▶ Aim
Reproduce, please, only the lines from the first line below to the line containing "vert.co.z *= 0.5", inclusive.
══════════
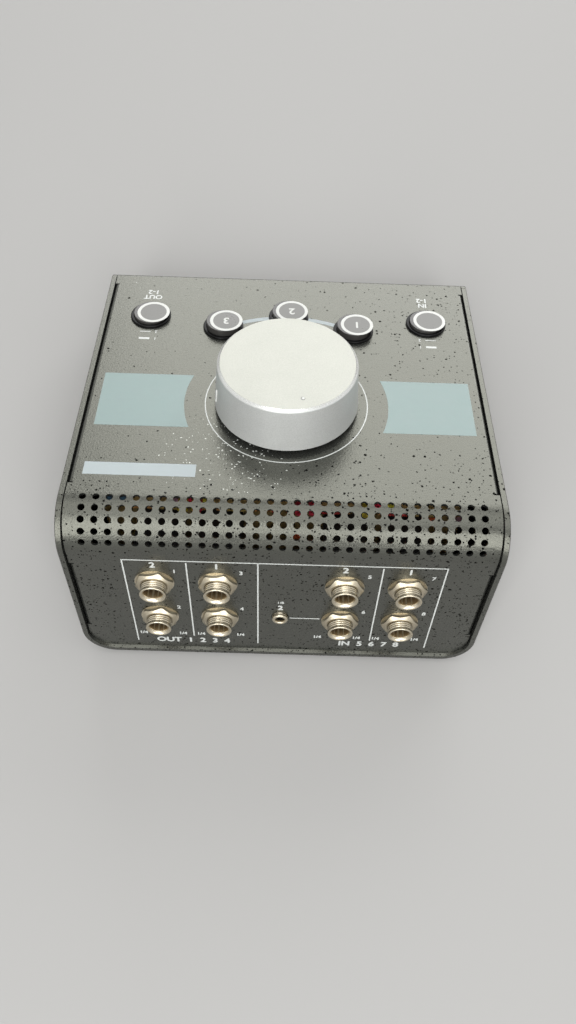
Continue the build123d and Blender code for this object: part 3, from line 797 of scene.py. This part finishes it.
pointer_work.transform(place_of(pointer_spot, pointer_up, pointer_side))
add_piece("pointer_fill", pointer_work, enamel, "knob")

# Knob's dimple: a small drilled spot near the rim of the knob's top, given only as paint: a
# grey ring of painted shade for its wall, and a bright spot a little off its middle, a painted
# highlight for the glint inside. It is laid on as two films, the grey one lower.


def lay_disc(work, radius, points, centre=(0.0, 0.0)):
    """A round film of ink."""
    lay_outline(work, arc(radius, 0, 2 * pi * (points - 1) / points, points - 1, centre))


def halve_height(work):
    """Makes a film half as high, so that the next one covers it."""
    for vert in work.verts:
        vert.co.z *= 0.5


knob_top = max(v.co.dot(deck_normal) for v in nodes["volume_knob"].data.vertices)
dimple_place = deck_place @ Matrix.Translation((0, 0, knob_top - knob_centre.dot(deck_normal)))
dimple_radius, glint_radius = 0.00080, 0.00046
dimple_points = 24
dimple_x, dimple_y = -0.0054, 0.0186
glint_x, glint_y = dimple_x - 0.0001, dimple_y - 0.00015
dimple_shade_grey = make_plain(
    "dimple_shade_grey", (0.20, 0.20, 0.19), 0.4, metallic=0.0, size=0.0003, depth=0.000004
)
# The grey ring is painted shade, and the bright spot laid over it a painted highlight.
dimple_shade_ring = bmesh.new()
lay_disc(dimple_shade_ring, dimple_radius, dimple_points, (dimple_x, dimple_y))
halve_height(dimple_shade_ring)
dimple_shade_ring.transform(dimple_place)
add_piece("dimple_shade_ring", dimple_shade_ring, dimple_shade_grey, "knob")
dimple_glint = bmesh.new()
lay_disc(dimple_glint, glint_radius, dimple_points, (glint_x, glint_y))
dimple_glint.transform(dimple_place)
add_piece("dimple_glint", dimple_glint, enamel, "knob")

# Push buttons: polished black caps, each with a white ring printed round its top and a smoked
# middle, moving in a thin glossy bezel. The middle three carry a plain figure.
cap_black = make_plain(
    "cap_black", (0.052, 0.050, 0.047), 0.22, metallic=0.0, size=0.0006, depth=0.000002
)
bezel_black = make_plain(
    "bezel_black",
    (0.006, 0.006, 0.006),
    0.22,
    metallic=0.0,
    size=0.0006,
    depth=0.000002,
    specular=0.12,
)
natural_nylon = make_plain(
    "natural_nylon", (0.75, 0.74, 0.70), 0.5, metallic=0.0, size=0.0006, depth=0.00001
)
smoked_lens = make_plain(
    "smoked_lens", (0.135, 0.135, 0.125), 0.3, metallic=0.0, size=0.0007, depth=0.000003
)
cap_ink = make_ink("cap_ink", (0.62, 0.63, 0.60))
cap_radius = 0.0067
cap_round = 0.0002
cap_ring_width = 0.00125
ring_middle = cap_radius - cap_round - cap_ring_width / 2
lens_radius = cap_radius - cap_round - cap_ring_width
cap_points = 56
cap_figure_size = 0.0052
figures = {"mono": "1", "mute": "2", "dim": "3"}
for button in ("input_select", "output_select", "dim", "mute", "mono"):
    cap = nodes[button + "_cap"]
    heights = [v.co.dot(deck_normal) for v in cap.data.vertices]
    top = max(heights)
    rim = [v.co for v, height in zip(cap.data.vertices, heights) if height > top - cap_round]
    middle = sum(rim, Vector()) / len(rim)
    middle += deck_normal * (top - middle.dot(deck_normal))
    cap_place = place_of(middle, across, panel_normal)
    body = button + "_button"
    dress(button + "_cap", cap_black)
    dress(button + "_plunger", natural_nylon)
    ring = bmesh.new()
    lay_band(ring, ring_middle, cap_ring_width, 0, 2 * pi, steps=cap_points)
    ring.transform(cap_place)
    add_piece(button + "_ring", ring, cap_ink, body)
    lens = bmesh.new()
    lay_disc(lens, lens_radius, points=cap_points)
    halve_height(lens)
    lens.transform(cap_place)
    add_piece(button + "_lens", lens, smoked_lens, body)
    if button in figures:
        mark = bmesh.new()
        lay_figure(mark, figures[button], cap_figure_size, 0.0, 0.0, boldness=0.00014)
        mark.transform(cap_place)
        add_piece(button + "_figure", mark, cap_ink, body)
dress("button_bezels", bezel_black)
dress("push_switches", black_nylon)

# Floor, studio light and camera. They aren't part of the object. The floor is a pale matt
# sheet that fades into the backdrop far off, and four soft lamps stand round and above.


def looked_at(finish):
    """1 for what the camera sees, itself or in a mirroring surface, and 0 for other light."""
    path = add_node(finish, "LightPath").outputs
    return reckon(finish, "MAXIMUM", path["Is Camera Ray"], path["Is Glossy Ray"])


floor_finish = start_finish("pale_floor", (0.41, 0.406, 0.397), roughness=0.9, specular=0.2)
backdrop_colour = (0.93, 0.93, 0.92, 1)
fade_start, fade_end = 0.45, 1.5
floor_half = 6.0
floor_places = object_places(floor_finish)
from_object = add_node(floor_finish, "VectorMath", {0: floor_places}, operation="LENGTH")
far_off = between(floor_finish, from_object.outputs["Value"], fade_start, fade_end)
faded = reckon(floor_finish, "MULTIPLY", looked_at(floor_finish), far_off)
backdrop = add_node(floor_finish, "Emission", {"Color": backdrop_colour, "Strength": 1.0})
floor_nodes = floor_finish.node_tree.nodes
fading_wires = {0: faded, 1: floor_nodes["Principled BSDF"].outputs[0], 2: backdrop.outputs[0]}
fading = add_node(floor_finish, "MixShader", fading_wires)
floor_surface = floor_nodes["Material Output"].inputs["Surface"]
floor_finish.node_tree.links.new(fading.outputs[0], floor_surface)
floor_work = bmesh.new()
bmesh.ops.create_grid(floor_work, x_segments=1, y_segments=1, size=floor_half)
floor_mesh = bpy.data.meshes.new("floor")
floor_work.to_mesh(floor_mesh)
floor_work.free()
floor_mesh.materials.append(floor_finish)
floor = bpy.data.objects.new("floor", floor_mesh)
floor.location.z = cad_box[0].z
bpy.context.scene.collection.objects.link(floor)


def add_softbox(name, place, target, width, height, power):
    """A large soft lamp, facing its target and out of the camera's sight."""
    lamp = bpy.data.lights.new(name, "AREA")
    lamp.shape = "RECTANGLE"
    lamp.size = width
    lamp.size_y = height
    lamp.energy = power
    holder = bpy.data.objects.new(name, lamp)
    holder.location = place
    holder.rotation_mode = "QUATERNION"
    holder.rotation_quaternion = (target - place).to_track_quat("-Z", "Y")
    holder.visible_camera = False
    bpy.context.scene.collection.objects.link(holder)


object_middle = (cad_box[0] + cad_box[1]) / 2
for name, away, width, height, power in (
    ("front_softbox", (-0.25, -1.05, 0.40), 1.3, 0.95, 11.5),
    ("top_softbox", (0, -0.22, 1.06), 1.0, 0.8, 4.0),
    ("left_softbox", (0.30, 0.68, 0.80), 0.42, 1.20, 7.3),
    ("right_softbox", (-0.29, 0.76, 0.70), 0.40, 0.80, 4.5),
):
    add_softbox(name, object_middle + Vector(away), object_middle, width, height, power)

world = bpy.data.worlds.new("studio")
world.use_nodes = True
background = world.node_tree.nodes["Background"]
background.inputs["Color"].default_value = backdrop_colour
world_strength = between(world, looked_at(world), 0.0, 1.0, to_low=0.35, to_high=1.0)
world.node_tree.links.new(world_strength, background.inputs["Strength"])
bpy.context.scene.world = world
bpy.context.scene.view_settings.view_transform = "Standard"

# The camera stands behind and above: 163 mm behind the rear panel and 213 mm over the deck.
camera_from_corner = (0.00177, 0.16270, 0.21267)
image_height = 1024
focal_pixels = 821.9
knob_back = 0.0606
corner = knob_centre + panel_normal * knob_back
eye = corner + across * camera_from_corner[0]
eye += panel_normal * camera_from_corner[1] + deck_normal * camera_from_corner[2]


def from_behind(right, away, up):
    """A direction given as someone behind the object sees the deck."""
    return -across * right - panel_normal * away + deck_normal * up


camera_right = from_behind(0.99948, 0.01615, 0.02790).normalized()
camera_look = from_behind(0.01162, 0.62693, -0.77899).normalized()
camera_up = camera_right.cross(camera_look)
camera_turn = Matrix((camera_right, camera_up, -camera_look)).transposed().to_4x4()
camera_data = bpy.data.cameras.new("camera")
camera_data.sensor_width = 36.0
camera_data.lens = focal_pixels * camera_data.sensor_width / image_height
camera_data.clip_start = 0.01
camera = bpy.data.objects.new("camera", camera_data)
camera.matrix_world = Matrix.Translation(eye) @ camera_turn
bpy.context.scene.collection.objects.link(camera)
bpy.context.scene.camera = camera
══════════
▶ Exercise solution
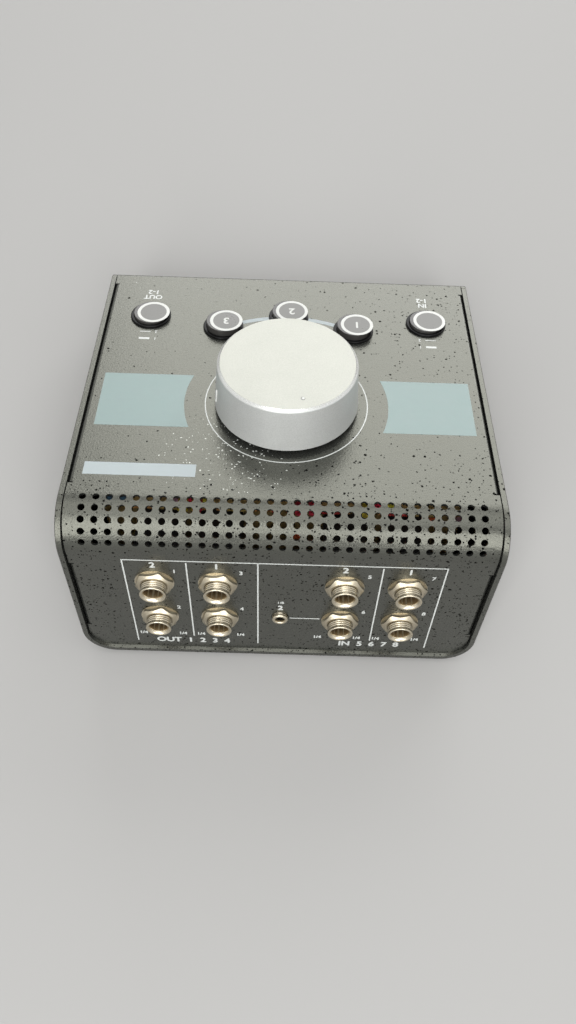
Continue the build123d and Blender code for this object: part 3, from line 797 of scene.py. This part finishes it.
pointer_work.transform(place_of(pointer_spot, pointer_up, pointer_side))
add_piece("pointer_fill", pointer_work, enamel, "knob")

# Knob's dimple: a small drilled spot near the rim of the knob's top, given only as paint: a
# grey ring of painted shade for its wall, and a bright spot a little off its middle, a painted
# highlight for the glint inside. It is laid on as two films, the grey one lower.


def lay_disc(work, radius, points, centre=(0.0, 0.0)):
    """A round film of ink."""
    lay_outline(work, arc(radius, 0, 2 * pi * (points - 1) / points, points - 1, centre))


def halve_height(work):
    """Makes a film half as high, so that the next one covers it."""
    for vert in work.verts:
        vert.co.z *= 0.5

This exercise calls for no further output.